Exhibit 10.5
THIRD AMENDMENT TO LEASE AGREEMENT
This Third Amendment to Lease Agreement (this “Third Amendment”) is made and intended to be effective as of October 1, 2023 (the “Third Amendment Effective Date”), between HARBOR BAY NLA LLC, a Delaware limited liability company (together with any of its successors or assigns, hereinafter called the “Landlord”), and PENUMBRA, INC., a Delaware corporation (together with any of its respective successors or assigns permitted by the Existing Lease (as defined below), hereinafter called the “Tenant”).
RECITALS
A. Landlord (as successor-in-interest to SKS Harbor Bay Associates, LLC) and Tenant are parties to that certain Lease Agreement dated as of December 17, 2015 (the “Original Lease”), as amended by that certain First Amendment to Lease Agreement dated as of July 14, 2021 (the “First Amendment”), and that certain Second Amendment to Lease Agreement dated as of September 1, 2021 (the “Second Amendment,” together with the First Amendment and the Original Lease, as so amended, collectively, the “Existing Lease”). The Existing Lease, as amended by this Third Amendment, is referred to herein as the “Lease”.

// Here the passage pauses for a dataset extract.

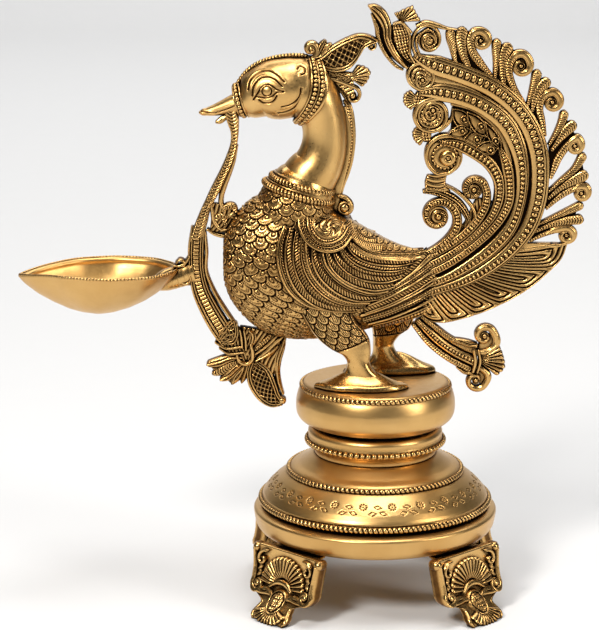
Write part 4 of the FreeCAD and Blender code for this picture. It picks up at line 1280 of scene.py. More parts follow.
def make_crest():
    form = Form()
    top = [(-35.6, 271.9), (-29.6, 273.2), (-22.0, 278.6), (-15.3, 282.2), (-9.4, 284.1), (-4.2, 283.5),
           (0.4, 281.2)]
    low = [(-33.4, 268.4), (-26.4, 266.2), (-19.7, 264.9), (-14.1, 266.4), (-10.2, 270.4), (-7.4, 275.8),
           (-0.6, 279.6)]
    patch(form, top, low, netted, 2.9)
    scroll(form, [(-31.6, 270.6, 1.6), (-29.9, 273.8, 1.7), (-29.5, 276.4, 1.6), (-30.7, 278.6, 1.5)],
           (-32.6, 276.6), 0.85, double_lip, 2.4, 1.2, 1.2, 0.5, 1.0)
    ringed_boss(form, -32.6, 276.6, 2.8, 1.9, 2.0, 0.6)
    ribbon(form, [(-30.5, 271.4, 0.9), (-28.2, 275.6, 1.9), (-26.4, 279.2, 1.9), (-25.6, 280.8, 0.8)],
           twin_barbs, 2.4)
    ribbon(form, [(-28.0, 272.4, 0.9), (-25.8, 275.6, 1.7), (-23.6, 278.2, 1.6), (-22.8, 279.2, 0.6)],
           double_ridge, 2.2)
    patch(form, [(-27.0, 266.4), (-20.0, 265.6), (-12.0, 265.0)],
          [(-24.0, 258.6), (-16.0, 253.6), (-11.4, 252.6)], leafy, 1.9)
    rim = [(-9.4, 272.8, 0.6), (-7.6, 276.2, 0.7), (-5.8, 279.6, 0.8), (-3.2, 280.4, 0.7), (-1.2, 278.6, 0.7)]
    ribbon(form, curl(rim, (-3.3, 277.8), -0.5, 0.6), smooth_rail, 2.2)
    boss(form, -3.2, 277.8, [(0.02, 1.2), (0.7, 0.9), (1.3, 0.0)], 1.8)
    fan(form, -14.0, 262.4, 1.2, [(-35, 8.0), (-3, 9.8), (16, 11.2), (36, 9.4), (56, 7.4)], -36, 58, 7, 2.2,
        1.0)
    ribbon(form, [(-24.0, 264.6, 1.0), (-19.0, 263.6, 1.5), (-14.6, 262.2, 1.5), (-12.6, 261.4, 0.5)],
           twin_barbs, 2.4)
    hook = [(-23.6, 262.0, 1.0), (-18.4, 260.6, 1.3), (-13.4, 258.6, 1.2), (-9.8, 256.8, 1.1),
            (-8.8, 254.0, 1.0), (-10.2, 251.2, 0.9)]
    ribbon(form, curl(hook, (-12.2, 253.4), -0.45, 0.6), smooth_rail, 2.4)
    boss(form, -12.2, 253.4, [(0.02, 1.5), (0.9, 1.2), (1.6, 0.2), (2.0, 0.0)], 2.0)
    ribbon(form, [(-21.0, 259.4, 0.8), (-17.6, 256.4, 1.4), (-15.0, 252.6, 1.5), (-13.6, 249.8, 0.8)],
           twin_barbs, 2.4)
    form.piece("crest_leaf", "bird", CARVED_SLOT, CARVED, "crest")


# ---------------------------------------------------------------- tail

def seam_strand(s, v, w):
    """Pearls and bars in a channel between smooth sides."""
    channel = ramp(w * 0.6 - np.abs(v), 0.2)
    return 1.1 * bump(v, w * 1.15) + channel * (pearls_and_bars(s, v, w, 0.58) - 0.65)


def leafy(s, v, w):
    """Slanting ribs, as on a folded leaf."""
    return 0.75 * waves(v + 0.55 * s, 2.2, 0.6)


TAIL_STRANDS = [                 # x, z, half width, from the head of the fan down to its root
    [(17.8, 273.2, 1.4), (21.6, 271.0, 2.6), (27.0, 268.9, 3.4), (40.0, 264.7, 3.9), (57.2, 257.0, 4.0),
     (67.2, 248.9, 4.0), (74.8, 238.3, 4.1), (79.3, 226.0, 4.1), (80.4, 213.4, 4.1), (79.2, 200.4, 4.2),
     (75.4, 188.6, 4.5), (68.4, 178.4, 4.6), (58.5, 169.3, 4.2), (45.0, 161.3, 3.6), (32.5, 156.7, 2.9),
     (20.8, 153.4, 2.4)],
    [(20.4, 255.2, 2.2), (27.4, 255.6, 3.0), (40.0, 253.6, 3.6), (53.3, 247.9, 3.7), (62.6, 240.2, 3.8),
     (69.0, 228.0, 3.9), (71.6, 213.4, 3.9), (70.4, 199.6, 3.8), (66.4, 188.2, 3.7), (58.8, 178.6, 3.5),
     (47.8, 169.8, 3.1), (34.0, 162.0, 2.5), (20.0, 157.4, 2.1)],
    [(59.8, 228.4, 1.6), (63.6, 219.6, 2.4), (65.3, 209.6, 2.7), (65.0, 200.8, 2.7), (61.8, 193.4, 2.7),
     (56.2, 186.0, 2.7), (48.4, 178.7, 2.5), (37.0, 170.3, 2.2), (20.4, 162.0, 1.9)],
    [(30.0, 231.0, 1.6), (37.8, 230.0, 2.6), (48.0, 225.2, 3.0), (55.8, 219.2, 3.0), (60.0, 211.2, 2.9),
     (60.2, 203.0, 2.8), (57.0, 194.0, 2.7), (51.6, 187.0, 2.6), (43.8, 179.6, 2.4), (33.0, 172.4, 2.1),
     (20.6, 166.4, 1.8)],
]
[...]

B. On the Third Amendment Effective Date, Landlord tendered possession of the Must-Take Space comprised of Suite 200 located at the 1301 Harbor Bay Building, containing 31,933 square feet of rentable area (the “Third Amendment Must-Take Space”), to Tenant. Landlord and Tenant desire to amend the Existing Lease to reflect the addition of the Third Amendment Must-Take Space to the Premises, all pursuant to the terms and conditions more fully set forth herein. This Third Amendment is being executed and delivered by Landlord and Tenant in accordance with clause (e) of Section 1.4 of the Original Lease.
NOW, THEREFORE, in consideration of the recitals set forth above, the covenants and agreements contained herein, and other good and valuable consideration, the receipt, adequacy and total sufficiency of which are hereby acknowledged, Landlord and Tenant hereby agree as follows:
1. Recitals/Terms. All recitals to this Third Amendment set forth above are hereby incorporated herein. All capitalized terms used but not otherwise defined herein shall have the meanings set forth for such terms in the Existing Lease.
2. Addition of Third Amendment Must Take Space. Effective as of the Third Amendment Effective Date, the Premises will be deemed to be increased by the addition of the Third Amendment Must-Take Space, and the rentable area of the Premises will be deemed increased from 185,360 rentable square feet to 217,293 rentable square feet. From and after the Third Amendment Effective Date, all references in the Existing Lease to the “Premises” shall be deemed to refer collectively to the Premises (as defined in the Existing Lease) and the Third Amendment Must Take Space. The Third Amendment Effective Date shall be deemed to be the “Must-Take Space Commencement Date” with respect to the Third Amendment Must-Take Space.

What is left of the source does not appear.